To describe them as "interminable" would be to suggest negativity and criticism, but quite the contrary. Over the course of their three-song, near-hour-long set I find myself drifting from being impressed to being bored to being seriously amazed by what is a distinctively Brummie take on the Krautrock of Neu! and the like in that it's seen through the Sabbath-tinted glasses of a band who unashamedly hail from the Home of Metal. Of course, it's not to everyone's tastes or patience - my gig-going accomplice, for instance, votes with his feet and leaves mid-set - but for me there's something captivating about the way they shift ever so gradually from sounding like Yo La Tengo gently working themselves up a head of steam to resembling a stuck record round at Steve Albini's house.
It's readily apparent why they've been talked up by friends and acquaintances (Brum blogger RussL and Cardiff's Lesson No. 1 promoter Noel Gardner, who reviewed their latest record Wings Of Desire for Drowned In Sound, to name but two) and found a home on the label set up by Capsule, esteemed promoters of the Second City's annual Supersonic shindig.
(Incidentally, to say they've got a bit of an obsession with Wings Of Desire would be a gross understatement - not only is that the name of the aforementioned recent release, the Wim Wenders film is also where they take their name from and what's being projected, complete with subtitles, onto the bass drum for the duration of the set.)

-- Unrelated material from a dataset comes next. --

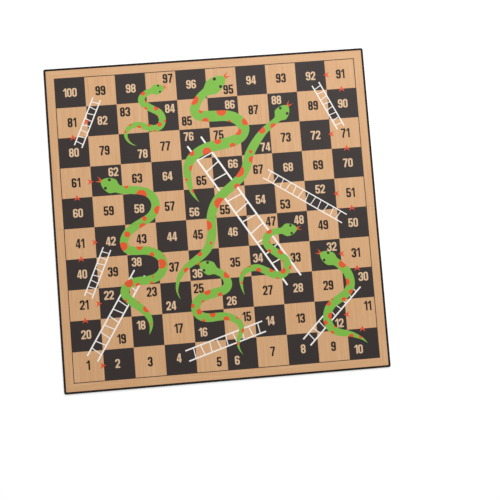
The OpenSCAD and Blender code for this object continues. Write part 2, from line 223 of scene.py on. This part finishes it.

When the set ends, I track down to the guy who was wandering about before the set trying to sell Einstellung merchandise. "What's on this one?", I ask, fingering a CD entitled 'Sleep Easy Mr Parker'. "That's one half-hour-long song - it's a tribute to the guitarist's father", comes the reply. "Ah, so it's the song they finished with." "Er, no, actually - that's a different half-hour-long song, but this one's just as good..." And so it proves.